Before start investing in mutual fund, You need to know about its types. Given are 5 types of Mutual Fund.
1 .Equity funds
Where these funds can give you higher rate of returns they are very risky.As the funds directly invest into stock market. And when we say higher risk it means you can lose more money, as it depends on the changes occur in market and market is never stable. There are different type of equity funds which you can choose from according to the your need. Some funds specialise in growth stocks where you do not get paid dividends, then there are income funds where you may get large dividend. Other are value stocks, large-cap stocks, mid-cap stocks, small-cap stocks, or combinations of these.
Money market funds
These funds invest in short-term fixed income securities such as government bonds, treasury bills, bankers fund, commercial paper and certificates of deposit. With the lower potential return they are highly save.
Fixed income funds
Just like government bonds Or investment grade corporate bonds. These funds invest in bonds which pay a fixed rate of return. These bonds are very similar to high-yield bonds. Through the interest earned on these funds there is a regular flow of return. Government and invest grade bonds are generally at the lower risk that that of the high-yield corporate bond funds.
Basket Trading
Basket trading also known as balance funds maintain a balance between equities and fixed securities these funds invest in a mix of both. They try to balance the aim of achieving higher returns against the risk of losing money.
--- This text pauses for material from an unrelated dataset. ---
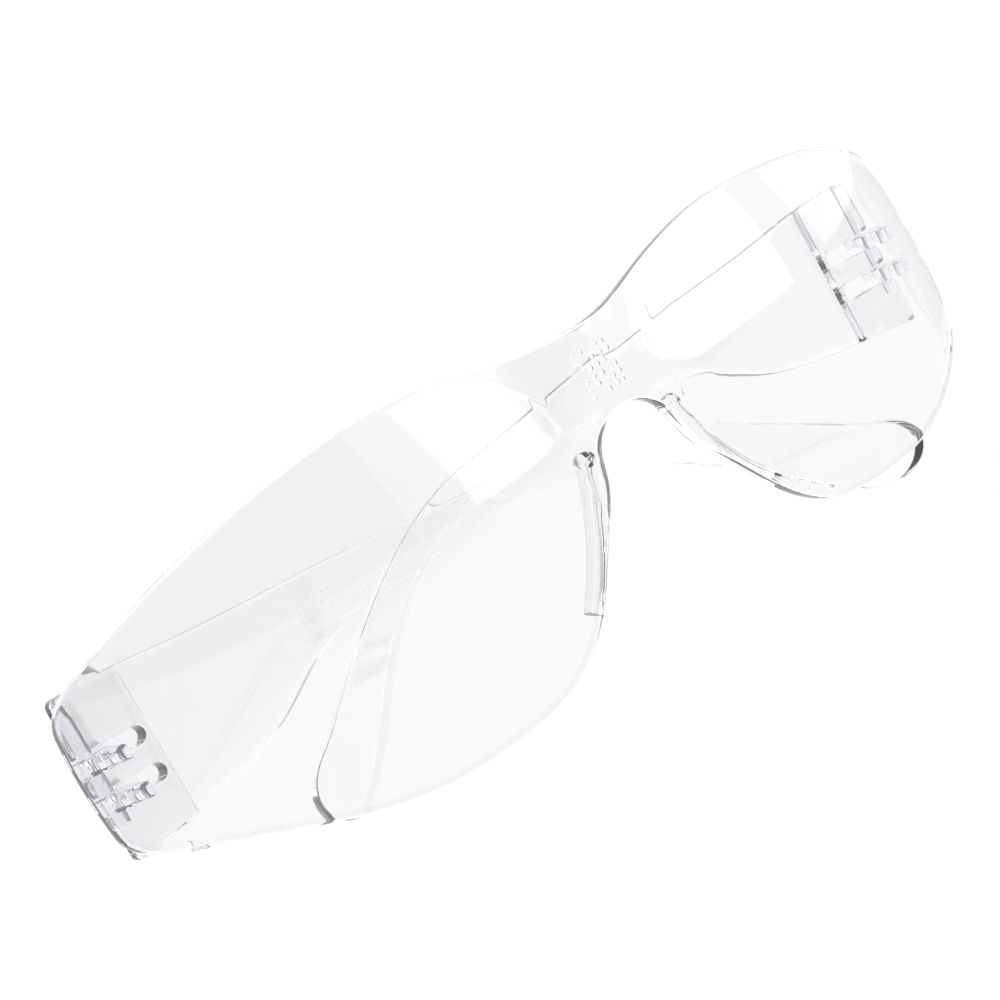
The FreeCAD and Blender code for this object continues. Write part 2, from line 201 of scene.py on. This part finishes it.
def resample(loop, step):
    """A closed loop with its points about a step apart."""
    p = np.array(loop + loop[:1], float)
    length = np.hypot(*np.diff(p, axis=0).T)
    keep = np.concatenate([[True], length > 1e-6])
    p = p[keep]
    t = np.concatenate([[0], np.cumsum(np.hypot(*np.diff(p, axis=0).T))])
    at = np.linspace(0, t[-1], int(ceil(t[-1] / step)) + 1)[:-1]
    return np.stack([np.interp(at, t, p[:, 0]), np.interp(at, t, p[:, 1])], 1)


def rounded_corners(loop, corners, reach, rounds):
    """Soften a loop near the given corners, in full up to 0.3 of the reach away and then less and
    less out to 1.3 of it."""
    loop = loop.copy()
    near = np.zeros(len(loop))
    for corner in corners:
        away = np.hypot(*(loop - np.array(corner)).T)
        near = np.maximum(near, np.clip(1.3 - away / reach, 0, 1))
    for _ in range(rounds):
        middle = (np.roll(loop, 1, 0) + np.roll(loop, -1, 0)) / 2
        loop += near[:, None] * 0.5 * (middle - loop)
    return loop


def inward(loop, distance):
    """The loop moved inwards (the loop runs anticlockwise)."""
    along = np.roll(loop, -1, 0) - np.roll(loop, 1, 0)
    along /= np.hypot(*along.T)[:, None]
    return loop + distance * np.stack([-along[:, 1], along[:, 0]], 1)


def inside(points, loop):
    """Which points are inside a closed loop."""
    x, y = points.T
    result = np.zeros(len(points), bool)
    for (ax, ay), (bx, by) in zip(loop, np.roll(loop, -1, 0)):
        crosses = (ay > y) != (by > y)
        result ^= crosses & (x < (bx - ax) * (y - ay) / (by - ay + 1e-12) + ax)
    return result


# ---- mesh builders -----------------------------------------------------------------

def stitch(mesh, rings):
    """Join each closed ring of vertices to the next with quads."""
    n = len(rings[0])
    for first, second in zip(rings, rings[1:]):
        for i in range(n):
            j = (i + 1) % n
            mesh.faces.new([first[i], first[j], second[j], second[i]])


def finished(name, mesh):
    """An object in the scene from a bmesh, with its share of the edge glow on every point."""
    bmesh.ops.recalc_face_normals(mesh, faces=mesh.faces)
    data = bpy.data.meshes.new(name)
    mesh.to_mesh(data)
    mesh.free()
    data.shade_smooth()
    data.materials.append(None)
    if "rim" not in data.attributes:
        data.attributes.new("rim", "FLOAT", "POINT")
        set_glow(data, BLOCK_GLOW)
    thing = bpy.data.objects.new(name, data)
    bpy.context.scene.collection.objects.link(thing)
    return thing


def set_glow(data, glow):
    data.attributes["rim"].data.foreach_set("value", [glow] * len(data.vertices))


def sheet_mesh(name, loop, grid, place, rim, gap, glow):
    """A closed shell over a flat outline, with a rounded rim. place(points, share, inset) gives
    the points in the frame, where share is 0 on the first skin and 1 on the second, and inset is
    a distance in from that skin. Grid points closer to the rim than the gap are left out."""
    turns = [pi / 2 * k / RIM_STEPS for k in range(RIM_STEPS + 1)]
    quarter = [(rim * (1 - sin(turn)), rim * (1 - cos(turn))) for turn in turns]
    rows = [(offset, 0, inset) for offset, inset in quarter]
    rows += [(0, 0.5, 0)]
    rows += [(offset, 1, inset) for offset, inset in reversed(quarter)]
    inner = inward(loop, rim)
    clear = grid[inside(grid, inner)]
    away = np.full(len(clear), 1e9)
    for point in inner:
        away = np.minimum(away, np.hypot(*(clear - point).T))
    clear = clear[away > gap]
    n = len(inner)
    flat = [Vector(p) for p in np.concatenate([inner, clear])]
    edges = [(i, (i + 1) % n) for i in range(n)]
    points, _, faces, origin, _, _ = delaunay_2d_cdt(flat, edges, [], 1, 1e-7)
    points = np.array([tuple(p) for p in points])
    border = {o[0]: i for i, o in enumerate(origin) if o and o[0] < n}
    mesh = bmesh.new()
    rim_layer = mesh.verts.layers.float.new("rim")
    skins = []
    for share in (0, 1):
        skins.append([mesh.verts.new(p) for p in place(points, share, 0)])
    rings = [[skins[0][border[i]] for i in range(n)]]
    for offset, share, inset in rows[1:-1]:
        rings.append([mesh.verts.new(p) for p in place(inward(loop, offset), share, inset)])
        for vertex in rings[-1]:
            vertex[rim_layer] = glow
    rings.append([skins[1][border[i]] for i in range(n)])
    for skin in skins:
        for face in faces:
            mesh.faces.new([skin[i] for i in face])
    stitch(mesh, rings)
    bmesh.ops.remove_doubles(mesh, verts=mesh.verts, dist=1e-5)
    return finished(name, mesh)


def prism(name, loop, low, high, place, bevel):
    """A solid between two copies of a flat loop, with softened edges. place(x, y, level) gives
    the points in the frame."""
    mesh = bmesh.new()
    shoulder = bevel * BEVEL_SHOULDER
    rows = [(bevel, low), (shoulder, low + shoulder), (0, low + bevel), (0, high - bevel),
            (shoulder, high - shoulder), (bevel, high)]
    rings = []
    for offset, level in rows:
        rings.append([mesh.verts.new(place(x, y, level)) for x, y in inward(loop, offset)])
    stitch(mesh, rings)
    mesh.faces.new(rings[0][::-1])
    mesh.faces.new(rings[-1])
    return finished(name, mesh)


def rod(name, radius, low, high, place, bevel, segments=40):
    """A round prism."""
    loop = np.array(on_circle(radius, [2 * pi * i / segments for i in range(segments)]))
    return prism(name, loop, low, high, place, bevel)


def combine(base, tools, operation):
    """Apply a boolean with each tool, then discard the tool."""
    for tool in tools:
        step = base.modifiers.new("step", "BOOLEAN")
        step.operation = operation
        step.solver = "MANIFOLD"
        step.object = tool
        depsgraph = bpy.context.evaluated_depsgraph_get()
        data = bpy.data.meshes.new_from_object(base.evaluated_get(depsgraph))
        base.modifiers.clear()
        base.data = data
        bpy.data.objects.remove(tool)
    base.data.shade_smooth()
    base.data.set_sharp_from_angle(angle=SHARP_FROM)


# ---- the lens ------------------------------------------------------------------------

CREASE_Z, CREASE_X = np.array(CREASE, float).T


def lens_depth(x, z, inset):
    """Design Y of the lens skin, with a fine groove where each lobe meets the raised bridge."""
    radius, upright = LOBE_RADIUS - inset, UPRIGHT_RADIUS - inset
    rounded = np.sqrt(x * x + BRIDGE_ROUNDING ** 2)
    across = radius - np.sqrt(radius ** 2 - (rounded - LOBE_X) ** 2)
    updown = upright - np.sqrt(upright ** 2 - (z - LENS_MIDDLE) ** 2)
    share = np.clip(1 - rounded / BRIDGE_HALF, 0, 1) ** 2
    low, high = BRIDGE_RISE
    rise = low + (z - CHEEK[0][1]) / (BROW[0][1] - CHEEK[0][1]) * (high - low)
    from_crease = np.abs(x) - np.interp(z, CREASE_Z, CREASE_X)
    groove = GROOVE_DEPTH * np.exp(-(from_crease / GROOVE_HALF) ** 2)
    return inset + across + updown - share * rise + groove * (1 - inset / LENS_THICKNESS)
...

Aggressive funds hold more equities and fewer bonds, while conservative funds hold fewer equities relative to bonds.
Fund-of-funds
It is a mutual scheme which invest in the same mutual fund or other mutual funds, instead of investing in securities. These funds can invest in equity oriented, debt oriented and liquid schemes. Prudential ICICI was the first to introduce Fund of funds (FOF).
Hedge Funds
There is no exact definition of the term 'Hedge Funds'. In general, Hedge funds are unregistered private investment partnerships, funds or pools that may invest and trade in many difference markets, strategies and instruments. Hedge fund have an investor base compromising wealthy individuals and institutions and relatively high minimum investment limits.
Leverage funds: They tend of indulge in speculative trading and risky investments where the portfolio is large resulting in greater benefits.